I am pleased to see that Chicago's photos are archived and accessible for research purposes. I also think that it will be a great empathy if the University [of Rochester] can facilitate a link with the Zimbabwe National Archive and maybe a repatriation of some of the photographs back to Zimbabwe to deal with the issues of intellectual property/copyright, so that things are transparent for all involved and we deal with issues of Cultural Appropriation.
Chicago Dzviti R.I.P., you are missed, but we feel your spirit.
Reflections by Calvin Dondo, photographer and friend
What was your relationship with the photographer, Chicago Dzviti?
It was an honor to work with Chicago Dzviti. He was a gifted photographer and my best friend, who played a big role in the development of photography in Zimbabwe and Africa. I had an opportunity to show his work in the biggest African photography exhibit in Bamako Encounters in Mali, it was warmly received and was included in a traveling show in Europe.
We wanted to take photography in Zimbabwe to new heights as best friends, and he left me with a big task to further this onerous task. He was a great photographer.
Why was Chicago’s work so special?
Chicago was a photographer who believed in and respected the communities he worked with. The mbira project, which was one of the bodies of work he produced, was a beautiful and pioneering project in Zimbabwe by a black photographer. And it was done by a photographer who was very sensitive about the role mbira music plays in the spiritual culture of Zimbabwe.
He managed to travel and document some of the spiritual mbira musicians around the country without a project budget, with only inspiration and enthusiasm to give. His work with the musicians highlights their talents and their role as custodians of Zimbabwean culture.
What do you see as a benefit in having Dzviti's photographs archived and accessible for research purposes?
I hope archiving his work will benefit a lot of people. It speaks about both mbira music and the history of photography in Zimbabwe pre and post-independence. The work he did will serve as a light to musicians, students, researchers and to people who want to know more about mbira origins and contemporary mbira music players.
Reflections by Jennifer W. Kyker, Associate Professor of Ethnomusicology*
What was your relationship with Chicago Dzviti?
It is a crazy story, and it starts a zine that was published in the 90s by a guy in Seattle to connect people who were playing Zimbabwe music. I was a teenager at the time that this magazine was circulating, and I read it. This is where I first encountered Chicago Dzviti. First, they published an article by Chicago, featuring his photographs of the Zimbabwean Mbira player, Sekuru Chigamba, and then the next thing, they published an obituary and biography of him by his friend Richard Selman.
What was Dzviti’s relationship with the subject of his photographs, was he a musician as well?
No. I think he was interested in culture more broadly. The visual images are very striking. He covered all these cultural events from world press photo events where there are traditional musical groups to things like the book fair and craft shows.
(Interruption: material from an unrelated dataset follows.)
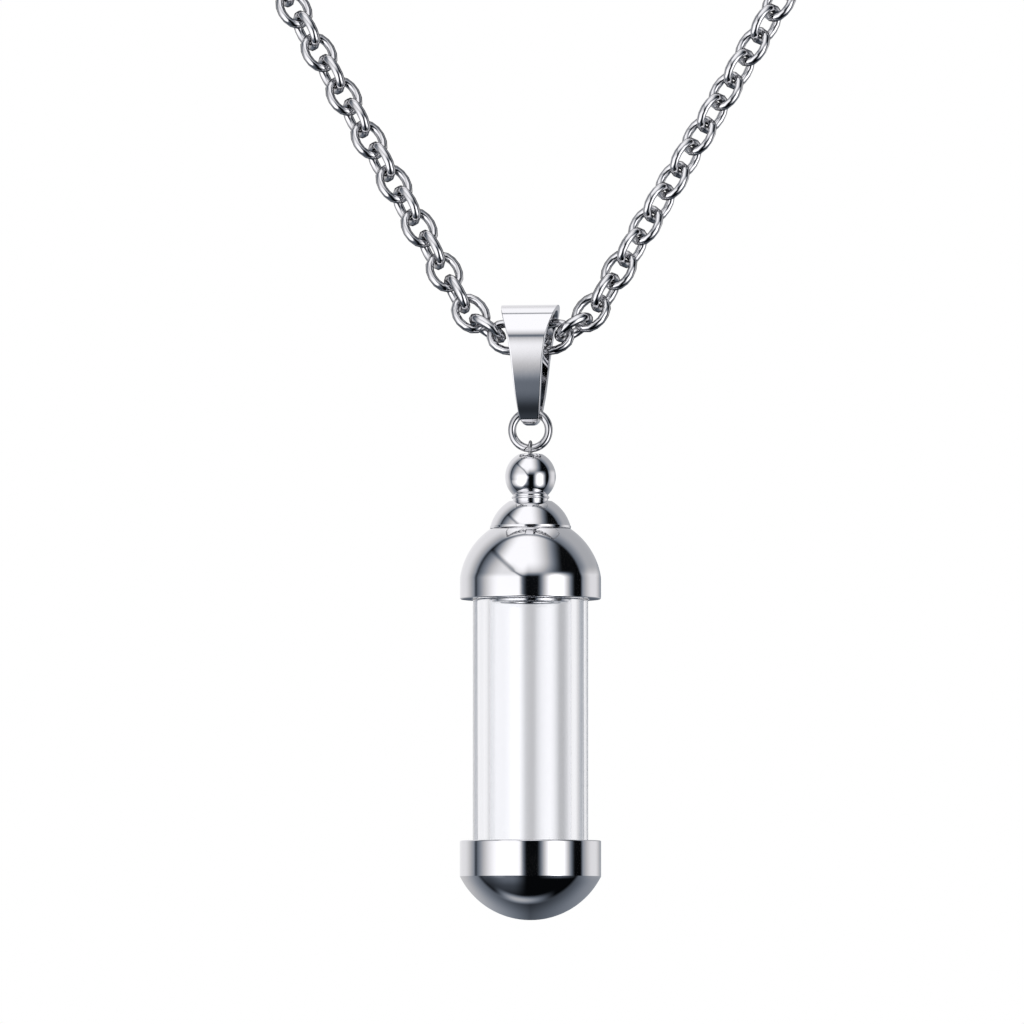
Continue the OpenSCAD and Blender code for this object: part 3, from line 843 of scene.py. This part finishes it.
# %% Bail: the loop seen from the side
LIP_Z, LIP_R, ROLL_Z, ROLL_R, BOW_R, STRIP = 43.26, 1.195, 49.46, 2.9, 14.5, 0.5
LIP_STEPS, BOW_STEPS, ROLL_STEPS = 20, 40, 48


def bail_loop():
    """Points (y, z) and outward directions of the strip's middle line, round the whole loop.

    Each half is three arcs that run smoothly into one another: the lip, the bow and the roll.
    """
    low, high, bow, rise = LIP_R - STRIP / 2, ROLL_R - STRIP / 2, BOW_R - STRIP / 2, ROLL_Z - LIP_Z
    bow_z = (rise**2 + (high - low) * (2 * bow - low - high)) / (2 * rise)
    bow_y = math.sqrt((bow - low) ** 2 - bow_z**2)
    bow_from = -math.asin(bow_z / (bow - low))
    bow_to = math.asin((rise - bow_z) / (bow - high))
    loop = []
    for centre_y, centre_z, r, start, end, steps in (
        (0, 0, low, -math.pi / 2, bow_from, LIP_STEPS),
        (-bow_y, bow_z, bow, bow_from, bow_to, BOW_STEPS),
        (0, rise, high, bow_to, math.pi / 2, ROLL_STEPS),
    ):
        for t in np.linspace(start, end, steps, endpoint=False):
            ny, nz = math.cos(t), math.sin(t)
            loop.append((centre_y + r * ny, centre_z + r * nz, ny, nz))
    mirrored = [(-y, z, -ny, nz) for y, z, ny, nz in reversed(loop[1:])]
    return loop + [(0, rise + high, 0, 1)] + mirrored


stations = bail_loop()
print("the bail's loop has", len(stations), "stations")

# %% [markdown]
# From the front the bail flares from a narrow lower end to a wide top. A flat sheet could be
# bent with a Curve modifier, but its width has to follow its height. So a strip section with
# eased edges travels round the loop, and takes its width from a short chart of half widths.

# %% Bail: the strip
STRIP_EDGE, EDGE_STEPS, EDGE_GUARD, BAIL_CREASE = 0.07, 4, 0.04, 40
# Height over the middle of the lip, half width there
BAIL_HALF_WIDTHS = [
    (-1.2, 0.34), (-1.1, 0.53), (-0.9, 0.68), (-0.6, 0.81), (-0.3, 0.88), (0.0, 0.92), (1.36, 1.094),
    (2.6, 1.204), (4.46, 1.362), (6.2, 1.615), (7.13, 1.836), (8.12, 2.168), (9.3, 2.53),
]


def strip_section(half_width, thick, ease):
    """Points (x, out) round a flat section with eased edges."""
    made = []
    for sx, sn, start in ((1, 1, 0), (-1, 1, 90), (-1, -1, 180), (1, -1, 270)):
        corner_x, corner_n = sx * (half_width - ease), sn * (thick / 2 - ease)
        corner = []
        for k in range(EDGE_STEPS + 1):
            t = math.radians(start + 90 * k / EDGE_STEPS)
            corner.append((corner_x + ease * math.cos(t), corner_n + ease * math.sin(t)))
        before = (sx * half_width, sn * (thick / 2 - ease - EDGE_GUARD))
        after = (sx * (half_width - ease - EDGE_GUARD), sn * thick / 2)
        if start in (90, 270):
            before, after = after, before
        made += [before] + corner + [after]
    return made


heights, halves = zip(*BAIL_HALF_WIDTHS)
bail_points, bail_faces = [], []
section = strip_section(1.0, STRIP, STRIP_EDGE)
for y, z, ny, nz in stations:
    for x, out in section:
        point_y, point_z = y + ny * out, z + nz * out
        half = float(np.interp(point_z, heights, halves))
        point_x = x + (half - 1.0) * (1 if x > 0 else -1)
        bail_points.append(spot(point_x, point_y, LIP_Z + point_z))
for i in range(len(stations)):
    a, b = i * len(section), ((i + 1) % len(stations)) * len(section)
    for k in range(len(section)):
        n = (k + 1) % len(section)
        bail_faces.append((a + k, a + n, b + n, b + k))
finish_piece(
    "bail_strip", [(bail_points, bail_faces)],
    [buffed_steel], "bail", ["bail"], BAIL_CREASE,
)

# %% [markdown]
# The chain has over two hundred links of the same shape, each turned a quarter against the
# next. This is work for Geometry Nodes: one link is built from named sizes and set on a cloud
# of points. The place and turn of each link could be worked out from the chain's route again,
# but reading them from the CAD chain can't drift from it. Every link there is a loose solid:
# its middle gives the place, and its longest and shortest directions the turn.

# %% Find the links in the CAD chain
CAD_MERGE = 1e-6


def loose_parts(source):
    """The vertex positions of each loose part of a mesh, after merging a copy of it."""
    work = bmesh.new()
    work.from_mesh(source.data)
    bmesh.ops.remove_doubles(work, verts=work.verts, dist=CAD_MERGE)
    seen, found = set(), []
    for first in work.verts:
        if first in seen:
            continue
        stack, part = [first], []
        seen.add(first)
        while stack:
            v = stack.pop()
            part.append(v.co.copy())
            for e in v.link_edges:
                other = e.other_vert(v)
                if other not in seen:
                    seen.add(other)
                    stack.append(other)
        found.append(np.array(part))
    work.free()
    return found


def link_frame(points):
    """Middle, long direction and flat's direction of one link, from the corners of its box."""
    middle = points.mean(0)
    spread = np.linalg.svd(points - middle, full_matrices=False)[2]
    centre = middle
    for axis in spread:
        reach = (points - middle) @ axis
        centre = centre + axis * (reach.max() + reach.min()) / 2
    return centre, spread[0], spread[2]


links = [link_frame(p) for p in loose_parts(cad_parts["chain"])]
print("links found:", len(links))

# %% [markdown]
# The tree's sizes are named inputs, in metres, so the same tree could make another chain. They
# could be fixed inside the nodes, but nobody would find them there. A link is repeated over two
# hundred times, so its two counts of steps are low and smooth shading does the rest.

# %% Inputs of the chain's tree
LINK_SIZES = {
    "Link Length": 3.7,
    "Link Width": 3.04,
    "Wire Thickness": 0.66,
    "Wire Height": 0.78,
    "Wire Corner": 0.24,
}
LINK_STEPS = {"Steps Round Link": 16, "Steps Round Corner": 1}


def add_inputs(tree):
    """Gives the tree its named inputs and its output."""
    socket = tree.interface.new_socket
    socket("Geometry", in_out="INPUT", socket_type="NodeSocketGeometry")
    for name, value in LINK_SIZES.items():
        socket(name, in_out="INPUT", socket_type="NodeSocketFloat").default_value = value * MM
    for name, value in LINK_STEPS.items():
        socket(name, in_out="INPUT", socket_type="NodeSocketInt").default_value = value
    socket("Steel", in_out="INPUT", socket_type="NodeSocketMaterial")
    socket("Geometry", in_out="OUTPUT", socket_type="NodeSocketGeometry")


print("the tree's inputs:", ", ".join((*LINK_SIZES, *LINK_STEPS)))

# %% [markdown]
# The link itself is a circle of wire, pulled apart into a short oval. The wire was flattened
# when it was drawn, so its section is a rounded rectangle, higher across the link than it is
# thick. A round section would be simpler, but the flats give each link broad plain reflections
# with a fine dark line beside them.

# %% One link
STRAIGHT_FROM = 0.8


def link_wire(g, given):
    """The mesh of one link: a section swept round a circle whose halves are pulled apart.

    Beyond STRAIGHT_FROM of its radius, each half of the circle moves as a whole.
    """
    ring = g.node("GeometryNodeCurvePrimitiveCircle")
    g.feed(ring.inputs["Resolution"], given["Steps Round Link"])
    middle_r = g.times(g.less(given["Link Width"], given["Wire Thickness"]), 0.5)
    g.feed(ring.inputs["Radius"], middle_r)
    where = g.node("ShaderNodeSeparateXYZ")
    g.feed(where.inputs[0], g.node("GeometryNodeInputPosition").outputs[0])
    apart = g.times(g.less(given["Link Length"], given["Link Width"]), 0.5)
    side = g.maths("DIVIDE", where.outputs[0], g.times(middle_r, STRAIGHT_FROM))
    side = g.maths("MAXIMUM", g.maths("MINIMUM", side, 1.0), -1.0)
    shift = g.node("ShaderNodeCombineXYZ")
    g.feed(shift.inputs[0], g.times(side, apart))
    oval = g.node("GeometryNodeSetPosition")
    g.feed(oval.inputs["Geometry"], ring.outputs["Curve"])
    g.feed(oval.inputs["Offset"], shift.outputs[0])

    # Section of the wire, an upright rectangle with well rounded corners
    upright = g.node("GeometryNodeCurvePrimitiveQuadrilateral")
    g.feed(upright.inputs["Width"], given["Wire Thickness"])
    g.feed(upright.inputs["Height"], given["Wire Height"])
    rounded = g.node("GeometryNodeFilletCurve", mode="POLY")
    g.feed(rounded.inputs["Curve"], upright.outputs["Curve"])
    g.feed(rounded.inputs["Count"], given["Steps Round Corner"])
    g.feed(rounded.inputs["Radius"], given["Wire Corner"])
    wire = g.node("GeometryNodeCurveToMesh")
    g.feed(wire.inputs["Curve"], oval.outputs["Geometry"])
    g.feed(wire.inputs["Profile Curve"], rounded.outputs["Curve"])
    return wire.outputs["Mesh"]


print("a link is", LINK_SIZES["Link Length"], "by", LINK_SIZES["Link Width"], "mm")

# %% [markdown]
# The rest of the tree sets that link on every point of a cloud. A loop of Python could copy it
# as well, but as an instance it is built once and only placed again. The end of the tree makes
# the instances real, because an export would drop them, and gives them their steel.

# %% A link on every point


def chain_tree():
    """Sets one link on every point, turned as the point's two stored directions say."""
    tree = bpy.data.node_groups.new("cable_chain", "GeometryNodeTree")
    add_inputs(tree)
    g = NodeKit(tree)
    given = g.node("NodeGroupInput").outputs
    stored = {}
    for name in ("long_way", "flat_way"):
        read = g.node("GeometryNodeInputNamedAttribute", data_type="FLOAT_VECTOR")
        read.inputs["Name"].default_value = name
        stored[name] = read.outputs["Attribute"]
    turn = g.node("FunctionNodeAxesToRotation", primary_axis="Z", secondary_axis="X")
    g.feed(turn.inputs["Primary Axis"], stored["flat_way"])
    g.feed(turn.inputs["Secondary Axis"], stored["long_way"])
    cloud = g.node("GeometryNodeMeshToPoints")
    g.feed(cloud.inputs["Mesh"], given["Geometry"])
    place = g.node("GeometryNodeInstanceOnPoints")
    g.feed(place.inputs["Points"], cloud.outputs["Points"])
    g.feed(place.inputs["Instance"], link_wire(g, given))
    g.feed(place.inputs["Rotation"], turn.outputs["Rotation"])
    real = g.node("GeometryNodeRealizeInstances")
    g.feed(real.inputs["Geometry"], place.outputs["Instances"])
    dressed = g.node("GeometryNodeSetMaterial")
    g.feed(dressed.inputs["Geometry"], real.outputs["Geometry"])
    g.feed(dressed.inputs["Material"], given["Steel"])
    g.feed(g.node("NodeGroupOutput").inputs[0], dressed.outputs["Geometry"])
    return tree


cable_chain = chain_tree()
print("chain tree has", len(cable_chain.nodes), "nodes")

# %% [markdown]
# The tree now gets its cloud: a mesh with one vertex for each link and its two directions as
# attributes. The modifier could stay on the object, but the export bakes plain meshes, so
# the evaluated result is turned into one and the maker is removed.

# %% Set the links on their points
point_mesh = bpy.data.meshes.new("chain_points")
point_mesh.from_pydata([tuple(centre) for centre, _, _ in links], [], [])
for attribute, column in (("long_way", 1), ("flat_way", 2)):
    written = point_mesh.attributes.new(attribute, "FLOAT_VECTOR", "POINT")
    written.data.foreach_set("vector", np.array([link[column] for link in links], np.float32).ravel())
chain_maker = bpy.data.objects.new("chain_maker", point_mesh)
bpy.context.scene.collection.objects.link(chain_maker)
maker = chain_maker.modifiers.new("cable_chain", "NODES")
maker.node_group = cable_chain
inputs = {s.name: s.identifier for s in cable_chain.interface.items_tree if s.in_out == "INPUT"}
maker[inputs["Steel"]] = chain_steel

evaluated = chain_maker.evaluated_get(bpy.context.evaluated_depsgraph_get())
chain_mesh = bpy.data.meshes.new_from_object(evaluated)
chain_mesh.name = "chain_links"
bpy.data.objects.remove(chain_maker)
chain_mesh.shade_smooth()
chain_object = bpy.data.objects.new("chain_links", chain_mesh)
bpy.context.scene.collection.objects.link(chain_object)
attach(chain_object, "necklace")
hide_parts("chain")
print("chain:", len(chain_mesh.polygons), "faces in", len(links), "links")

# %% [markdown]
# The clasp lies at the nape, out of sight in the photograph, so it is kept plain. It could be
# drawn afresh, but the CAD piece has its shape already: it is copied, its loose triangles are
# merged and its edges are eased with a bevel.

# %% Clasp
CLASP_EASE, CLASP_EASE_STEPS = 0.12, 3

clasp_build = bmesh.new()
clasp_build.from_mesh(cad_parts["clasp"].data)
bmesh.ops.remove_doubles(clasp_build, verts=clasp_build.verts, dist=CAD_MERGE)
bmesh.ops.dissolve_limit(
    clasp_build, angle_limit=math.radians(1), verts=clasp_build.verts, edges=clasp_build.edges,
)
clasp_mesh = bpy.data.meshes.new("clasp_plain")
clasp_build.to_mesh(clasp_mesh)
clasp_build.free()
clasp_mesh.materials.clear()
clasp_mesh.materials.append(chain_steel)
clasp_mesh.shade_smooth()
clasp_object = bpy.data.objects.new("clasp_plain", clasp_mesh)
bpy.context.scene.collection.objects.link(clasp_object)
clasp_edges = clasp_object.modifiers.new("eased_edges", "BEVEL")
clasp_edges.width = CLASP_EASE * MM
clasp_edges.segments = CLASP_EASE_STEPS
clasp_edges.limit_method = "ANGLE"
clasp_edges.harden_normals = True
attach(clasp_object, "necklace")
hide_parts("clasp")
print("clasp:", len(clasp_mesh.polygons), "faces")

# %% Check the size and finish
low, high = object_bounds()
grown = [round((a - b) / MM, 3) for a, b in zip((*low, *high), (*cad_low, *cad_high))]
print("visual box minus CAD box in mm:", grown)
He is obviously someone who wanted to portray Zimbabwe not as either traditional or modern but as tradition existing and flourishing in the present, as something alive. Rural life as something that is contemporary and not outdated, and mbira as modern and not only of the past. I think in his photographic eye, you see this vision of someone who understands the importance of culture as part of the modern world.
When you look at his photographs, what do you see?
You know, it’s been wild for me processing this material, and going through all the photographs. When we got the material there was no order. I went through to figure out what negatives belonged to the same roll and which prints belonged to the various negatives. The prints in the collection are his that he printed in his home darkroom. He took photography at the Harare Polytechnic Institute; he knew how to create a high-quality darkroom.
I’ve gone through the material dozens of times, and each time it is very moving. The time period he was working in was the early 90s, before the political change in the late 90s. He didn’t get to see that, that is not part of this visual record. This is a visual record that still belonged to the optimistic days of the first 15 years after Zimbabwe’s independence.
How has working with the material been beneficial for your research?
I have used a lot of the photographs in the current digital humanities project I’m working on [Sekuru Stories]. I am writing an article about a popular Zimbabwean singer, who was a comedian and a pioneering Zimbabwean entertainer, first Black professional entertainers in Zimbabwe, in the 50s and 60s, and of course, Chicago had taken his photo. Just being able to show people the artists that I am talking about and the instruments I am discussing is wonderful. We have a privileged view of a Zimbabwean representation of Zimbabwe, which is not that common. So often Zimbabwe is being represented by outsiders. Here we have and a Zimbabwean authorial eye, right, that can show us what he thinks is important.
Why was it important for you to preserve this collection?
There has been a resurgence of interest in African photographers and African photographs. Mali is a country that is well known for it’s especially studio photographers, people like [Malick] Sidibe. In a way I thought here is Zimbabwe’s unsung Sidibe.
I think there will be interest in the collection. The photographs could speak to a wide audience. A digital project is in order. One of the things I most want to do is a repatriation project. A lot of the individuals in these photographs are identified or identifiable. It would be amazing to be able to make prints and give them to the artists who are pictured in them, or if the artist has died, their family members. I think it would be a really meaningful project and a way to follow up on how this musical scene that Chicago was so interested in documenting looks 25 years later. It would be a great way to open up a conversation with people around music in their family and music making, instrument making, and historical change.
This collection is personal for me. Teachers, people I have stayed within their homes, people who have since passed on, are in this collections. It can be heavy in some ways, but wonderful in so many others, to see people I loved so dearly.
*A longer version of the interview with Jennifer Kyker has been transcribed and can be found in the collection.
A Portrait of Zimbabwe: The Chicago Dzviti Photograph Collection exhibit, curated by Jennifer Kyker, represents the breadth of Dzviti’s photographic vision. It is on display in the Freelander Gallery of the Rush Rhees Library though September, 2019.